E-MAIL, a kit from Paravion Press consisting of 10 sheets of Emily Dickinson poems, each with space to write a note (photo provided)

E-MAIL, a kit from Paravion Press consisting of 10 sheets of Emily Dickinson poems, each with space to write a note (photo provided)

The books are sold around the world, largely through personal contacts. “I happen to be surrounded by people who run bookshops,” Brady says, noting that successful bookshops nowadays “are ones that are event spaces as social hubs. In Edinburgh I worked in a secondhand bookshop where there was very much a feeling that it was a social institution which served a community function.”

Binnacle Books, new to Beacon, is carrying much of Paravion’s line. It was co-owner Corey Eastwood who led both Brady and Paravion to the Hudson Valley.

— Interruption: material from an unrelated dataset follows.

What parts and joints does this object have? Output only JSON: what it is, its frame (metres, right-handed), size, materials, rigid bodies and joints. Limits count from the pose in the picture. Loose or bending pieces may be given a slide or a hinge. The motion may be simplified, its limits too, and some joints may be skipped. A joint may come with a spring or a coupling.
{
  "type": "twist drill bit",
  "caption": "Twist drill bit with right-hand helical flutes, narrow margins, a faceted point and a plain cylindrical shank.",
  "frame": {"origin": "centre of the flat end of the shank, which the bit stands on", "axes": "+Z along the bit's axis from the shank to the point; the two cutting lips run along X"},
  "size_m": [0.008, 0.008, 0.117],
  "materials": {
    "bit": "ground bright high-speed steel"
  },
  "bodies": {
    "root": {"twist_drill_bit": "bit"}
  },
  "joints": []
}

Brady moved to New York “for love,” following his American girlfriend (now wife) to Brooklyn and relocating Paravion from London. “I was trying to do a mail-order business from a tiny, overrun apartment, and I knew I needed to get studio space,” he says.

Finding New York City tremendously expensive, Brady realized he could afford little more than a desk in someone else’s place. Coming up with Eastwood for a day of hiking near Beacon, Brady was inspired. “It seemed like such a functional town, with so much going on to tap into,” he says.

A story by O'Henry,published by Paravion Press as part of its New York series (photo provided)

A story by O’Henry,published by Paravion Press as part of its New York series (photo provided)

Walking back into the heart of Beacon, he saw a sign outside the old Beacon High School offering studio spaces. He was amazed by the amount of space, enough to start a printing operation. “I don’t want to stare at computer screens all day — I want to do more ‘making,’ ” he says.

Now in the midst of setting up his quarters — some stock and equipment has yet to arrive from London — Brady is expanding into design and printing services. “Essentially, I have one client now: myself, and now I’d like to provide a service to other people,” he says.

A selection of Paravion Press projects are on hand at Binnacle Books, 321 Main St. and the full catalog can be ordered at paravionpress.org.